Don't Tell Me the Truth About Love
- First edition (UK)
- Author: Dan Rhodes
- Language: English
- Publisher: Fourth Estate (UK)
- Publication date: 2001
- Publication place: United Kingdom
- Media type: Print & ebook
- Pages: 192
- ISBN: 1-84115-195-5

= Don't Tell Me the Truth About Love =

2001 short story collection by Dan Rhodes

Don't Tell Me the Truth About Love is a short story collection by British author Dan Rhodes, first published in 2001 by Fourth Estate (HarperCollins). It was the first book written by the author while he was living on London Road, Sheffield between 1996 and 1997, but was his second book published. It has since been translated into five languages.

==Stories==
1. "The Carolingian Period" : An architecture professor giving a tutorial on "Ecclesiastical structures of the Carolingian Period" (including music by Terry Edwards) is suddenly struck by the beauty of the young student before him and longs to be young again...
2. "The Violoncello" : Set in modern day Vietnam it concerns Ngoc, a talented self-taught cellist, who three days a week practices on the steps of the Library of Social Sciences. She draws a regular crowd to hear her, amongst them is Tuan who becomes infatuated with Ngoc and determines to become her 'cello...
3. "Glass Eyes" : Deep in a forest a young man sleeps on a heart shaped bed with his older one-eyed lover. She asks him if he will show his love for her by becoming like her and asks him to give her his left eye...
4. "Mademoiselle Arc-en-ciel": A man and his landlord both fall in love with a beautiful neighbour...
5. "Landfill" : In which a man breaks into a landfill site to dispose of his rubbish and meets a beautiful woman and returns again and again to see her. But the woman is obsessed with landfill...
6. "The Painting" : In a clearing deep in the woods an artist paints a staggeringly beautiful picture of a woman.
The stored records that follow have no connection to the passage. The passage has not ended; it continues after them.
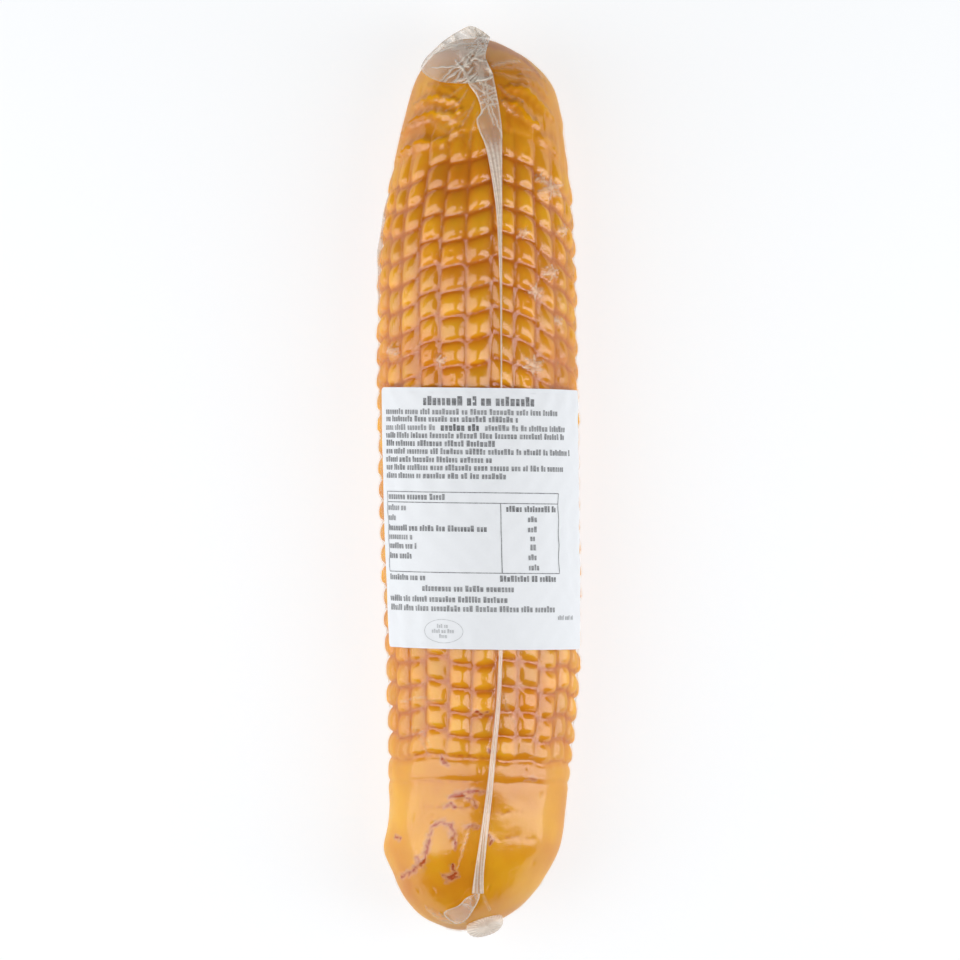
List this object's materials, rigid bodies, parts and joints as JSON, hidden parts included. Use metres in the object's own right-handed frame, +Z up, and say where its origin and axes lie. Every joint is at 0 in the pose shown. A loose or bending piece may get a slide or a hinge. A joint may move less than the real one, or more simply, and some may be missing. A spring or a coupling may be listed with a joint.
{
  "type": "smoked cheese",
  "caption": "Long smoked cheese log with a net-moulded skin of small pillows, shrunk into a clear vacuum bag and wrapped by a paper label.",
  "frame": {"origin": "under the middle of the pack, on the surface it rests on", "axes": "+Y along the log towards its tapered end, +Z up through the middle of the label, +X to the label's right when it is read with the tapered end up"},
  "size_m": [0.0674, 0.2906, 0.0651],
  "materials": {
    "smoked_cheese": "satin",
    "clear_film": "gloss",
    "label_paper": "satin"
  },
  "bodies": {
    "root": {"cheese": "smoked_cheese", "vacuum_bag": "clear_film", "label": "label_paper"}
  },
  "joints": []
}
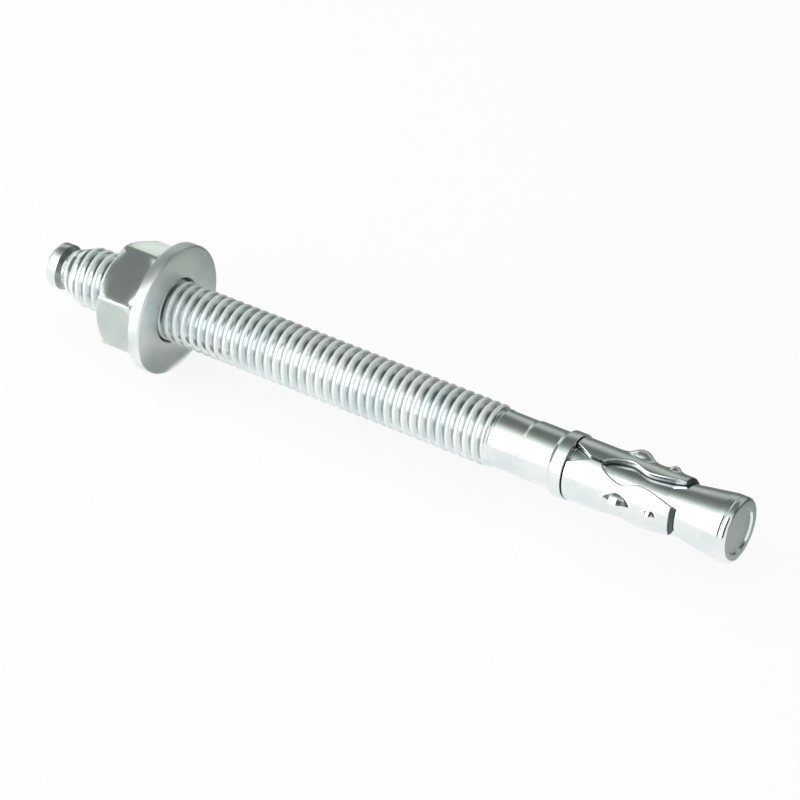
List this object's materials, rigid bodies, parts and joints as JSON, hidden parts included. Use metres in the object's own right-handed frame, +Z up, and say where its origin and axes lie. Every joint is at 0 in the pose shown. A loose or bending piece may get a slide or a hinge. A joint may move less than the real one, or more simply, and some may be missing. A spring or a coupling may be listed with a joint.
{
  "type": "wedge anchor",
  "caption": "Zinc-plated steel through bolt for concrete: threaded stud with hexagon nut and washer, and an expansion clip round the neck of a tapered cone.",
  "frame": {"origin": "on the stud's axis, in the plane of the washer's clamping face, with the nut and washer where they stand in use before tightening", "axes": "+X along the stud, out of the clamping face and into the drilled hole, from the drive tip to the expansion cone; +Y across it, level; +Z up, with the anchor lying on its side"},
  "size_m": [0.0988, 0.017, 0.017],
  "materials": {
    "stud_zinc": "bright zinc plating over cold-formed and rolled steel",
    "nut_zinc": "bright zinc plating, slightly grey on the pressed flats",
    "washer_zinc": "bright zinc plating over a stamped ring",
    "clip_zinc": "bright zinc plating over pressed and rolled sheet"
  },
  "bodies": {
    "stud": {"anchor_stud": "stud_zinc"},
    "washer": {"flat_washer": "washer_zinc"},
    "nut": {"hex_nut": "nut_zinc"},
    "clip": {"expansion_clip": "clip_zinc"}
  },
  "joints": [
    {"name": "nut_turn", "type": "hinge", "parent": "washer", "child": "nut", "pos_m": [0, 0, 0], "axis": [1, 0, 0], "range_deg": [-1800, 13680]},
    {"name": "nut_advance", "type": "slide", "parent": "stud", "child": "washer", "axis": [1, 0, 0], "range_m": [-0.0063, 0.0476]},
    {"name": "clip_turn", "type": "hinge", "parent": "stud", "child": "clip", "pos_m": [0.065, 0, 0], "axis": [1, 0, 0], "continuous": true}
  ],
  "couplings": [
    {"joint": "nut_advance", "follows": "nut_turn", "m_per_rad": 0.00019894}
  ]
}
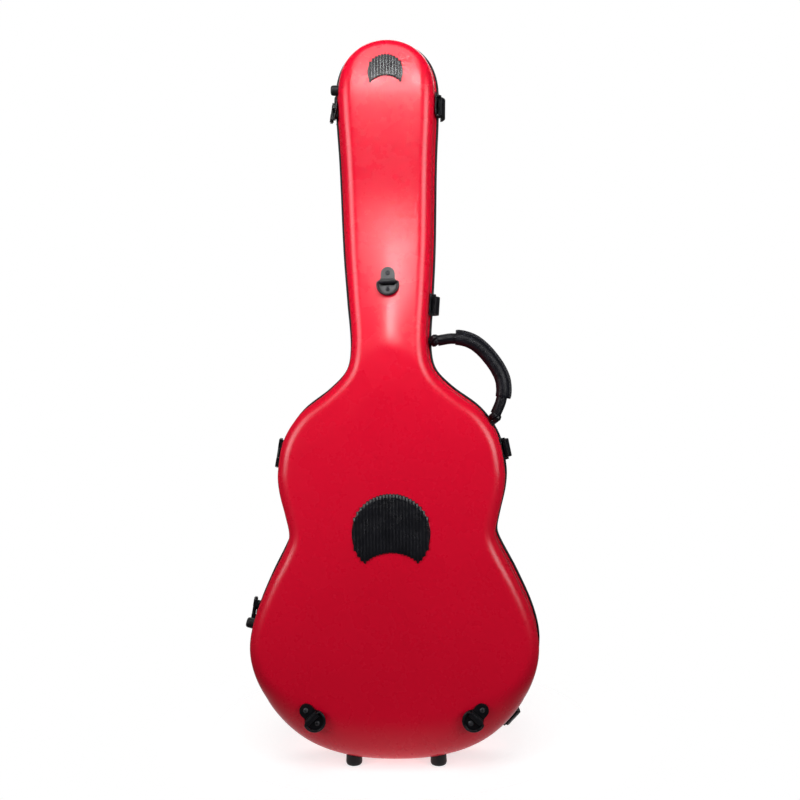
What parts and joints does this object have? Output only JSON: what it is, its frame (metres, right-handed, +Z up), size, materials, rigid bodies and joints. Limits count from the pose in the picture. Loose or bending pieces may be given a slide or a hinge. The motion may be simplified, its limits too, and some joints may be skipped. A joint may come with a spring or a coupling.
{
  "type": "hard-shell guitar case",
  "caption": "Upright hard-shell classical guitar case with hinged lid, draw latches, leather handle, strap rings, ribbed wear pads and feet.",
  "frame": {"origin": "centre of the bounding box at the floor, under the bottom feet", "axes": "+Z up the case's length as it stands; -Y out of the back (base) shell; +Y out of the lid; hinges on the -X side, latches and handle on the +X side"},
  "size_m": [0.4344, 0.172, 1.0735],
  "materials": {
    "shell": "satin moulded plastic",
    "seal": "matt edge band",
    "plush": "short plush over foam",
    "rubber": "matt rubber",
    "leather": "grained, stitched",
    "steel": "brushed",
    "black_metal": "black lacquer"
  },
  "bodies": {
    "base": {"accessory_box": "plush", "base_foot_left": "rubber", "base_foot_right": "rubber", "base_lining": "plush", "base_rim": "seal", "base_shell": "shell", "base_side_foot_lower": "rubber", "base_side_foot_upper": "rubber", "handle_anchor_1": "black_metal", "handle_anchor_2": "black_metal", "hinge_1_base_leaf": "black_metal", "hinge_1_pin": "steel", "hinge_2_base_leaf": "black_metal", "hinge_2_pin": "steel", "hinge_3_base_leaf": "black_metal", "hinge_3_pin": "steel", "latch_1_plate": "black_metal", "latch_2_plate": "black_metal", "latch_3_plate": "black_metal", "latch_4_plate": "black_metal", "neck_cradle": "plush", "strap_left_plate": "black_metal", "strap_left_screw_1": "steel", "strap_left_screw_2": "steel", "strap_neck_plate": "black_metal", "strap_neck_screw_1": "steel", "strap_neck_screw_2": "steel", "strap_right_plate": "black_metal", "strap_right_screw_1": "steel", "strap_right_screw_2": "steel", "wear_pad_body": "rubber", "wear_pad_head": "rubber"},
    "lid": {"hinge_1_lid_leaf": "black_metal", "hinge_2_lid_leaf": "black_metal", "hinge_3_lid_leaf": "black_metal", "latch_1_catch": "steel", "latch_2_catch": "steel", "latch_3_catch": "steel", "latch_4_catch": "steel", "lid_foot_left": "rubber", "lid_foot_right": "rubber", "lid_lining": "plush", "lid_rim": "seal", "lid_shell": "shell", "lid_side_foot_lower": "rubber", "lid_side_foot_upper": "rubber"},
    "handle": {"handle_core": "leather", "handle_grip": "leather"},
    "accessory_lid": {"accessory_lid": "plush"},
    "latch_1": {"latch_1_lever": "black_metal", "latch_1_claw": "steel"},
    "latch_2": {"latch_2_lever": "black_metal", "latch_2_claw": "steel"},
    "latch_3": {"latch_3_lever": "black_metal", "latch_3_claw": "steel"},
    "latch_4": {"latch_4_lever": "black_metal", "latch_4_claw": "steel"},
    "ring_neck": {"strap_neck_ring": "black_metal"},
    "ring_left": {"strap_left_ring": "black_metal"},
    "ring_right": {"strap_right_ring": "black_metal"}
  },
  "joints": [
    {"name": "lid_hinge", "type": "hinge", "parent": "base", "child": "lid", "pos_m": [-0.1724, 0.008, 0.457], "axis": [0.1729, 0, 0.9849], "range_deg": [0, 110]},
    {"name": "latch_1_pivot", "type": "hinge", "parent": "base", "child": "latch_1", "pos_m": [0.07852, -0.008, 0.96939], "axis": [-0.0242, 0, -0.9997], "range_deg": [0, 105]},
    {"name": "latch_2_pivot", "type": "hinge", "parent": "base", "child": "latch_2", "pos_m": [0.0653, -0.008, 0.67427], "axis": [-0.0772, 0, -0.997], "range_deg": [0, 105]},
    {"name": "latch_3_pivot", "type": "hinge", "parent": "base", "child": "latch_3", "pos_m": [0.16752, -0.008, 0.45983], "axis": [0.1874, 0, -0.9823], "range_deg": [0, 105]},
    {"name": "latch_4_pivot", "type": "hinge", "parent": "base", "child": "latch_4", "pos_m": [0.16995, -0.008, 0.06232], "axis": [-0.6871, 0, -0.7266], "range_deg": [0, 105]},
    {"name": "strap_ring_neck_pivot", "type": "hinge", "parent": "base", "child": "ring_neck", "pos_m": [0, -0.06169, 0.70417], "axis": [-1, 0, 0], "range_deg": [0, 110]},
    {"name": "strap_ring_left_pivot", "type": "hinge", "parent": "base", "child": "ring_left", "pos_m": [-0.11565, -0.08299, 0.08572], "axis": [-0.743, 0.0141, -0.6691], "range_deg": [0, 110]},
    {"name": "strap_ring_right_pivot", "type": "hinge", "parent": "base", "child": "ring_right", "pos_m": [0.11565, -0.08299, 0.08572], "axis": [-0.743, -0.0141, 0.6691], "range_deg": [0, 110]},
    {"name": "handle_pivot", "type": "hinge", "parent": "base", "child": "handle", "pos_m": [0.0646, -0.01, 0.6232], "axis": [0.6054, 0, -0.7959], "range_deg": [-70, 50]},
    {"name": "accessory_lid_hinge", "type": "hinge", "parent": "base", "child": "accessory_lid", "pos_m": [-0.0315, -0.01, 0.688], "axis": [0, 0, 1], "range_deg": [0, 40]}
  ]
}
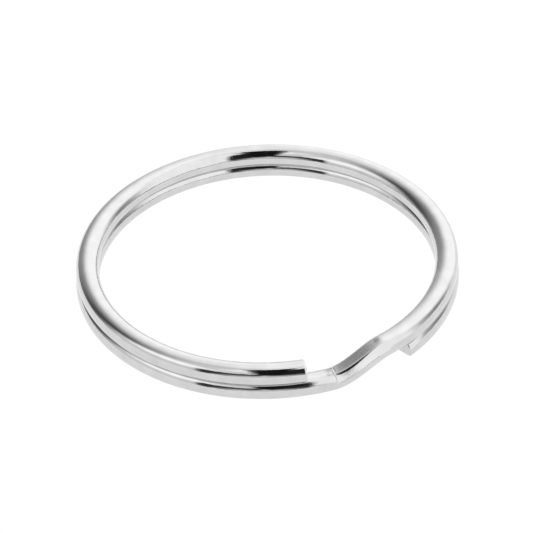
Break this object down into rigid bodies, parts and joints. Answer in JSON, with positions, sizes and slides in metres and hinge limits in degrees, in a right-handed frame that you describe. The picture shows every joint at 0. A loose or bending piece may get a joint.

All who see it are unable to take their eyes off it, and never escape...
7. "Beautiful Consuela" : A woman tests the love of her husband to destruction...

==Reception==
- Simon Beckett writing in The Guardian is very positive: "The bottom line to this collection of short stories by British writer Dan Rhodes is that love hurts. Not news in itself, perhaps, but Rhodes's stories blow through the cobwebs of a much-handled subject like fresh air... The simplicity of Rhodes's style might be reminiscent of folklore and fairy tales, but that doesn't stop him getting to the heart of the matter."
- Michael Dirda in The Washington Post strikes a note of warning, "In form, Rhodes's stories resemble magical-realist fables or grim fairy tales. The style is seemingly artless, deliberately flat, sometimes even clichéd. There's a kind of deadness at the heart of his sentences, as though all the emotion had been beaten out of them. If a zombie could write, it would sound about as lively as Dan Rhodes." but goes on to say "there's no denying the visceral power of his contes cruels. They stick in your mind, and the more you think about them the richer and more disheartening they become." He concludes "Don't Tell Me the Truth About Love is a powerful and impressive collection but very, very bleak. It's probably not the book to give your sweetie on February 14. You'd do better to stick with candy and flowers."
- Gregory Cowles on The New York Times was unimpressed though, "clever as these fables are, they're also dismayingly facile: Rhodes debunks pieties but doesn't replace them with actual insights. Only the long final story offers provocative ideas about the true nature of love. The 34-year-old Rhodes plainly has talent to burn, but in these stories he generates more smoke than fire. Considering his ample gifts, it's a shame to discover he's taken the book's title to heart."

==Stage Adaptation==
Three of the stories have been interlinked into a stage adaptation by Julia Hicks, also called Don't Tell Me the Truth About Love, performed at the Bedlam Theatre in February 2008.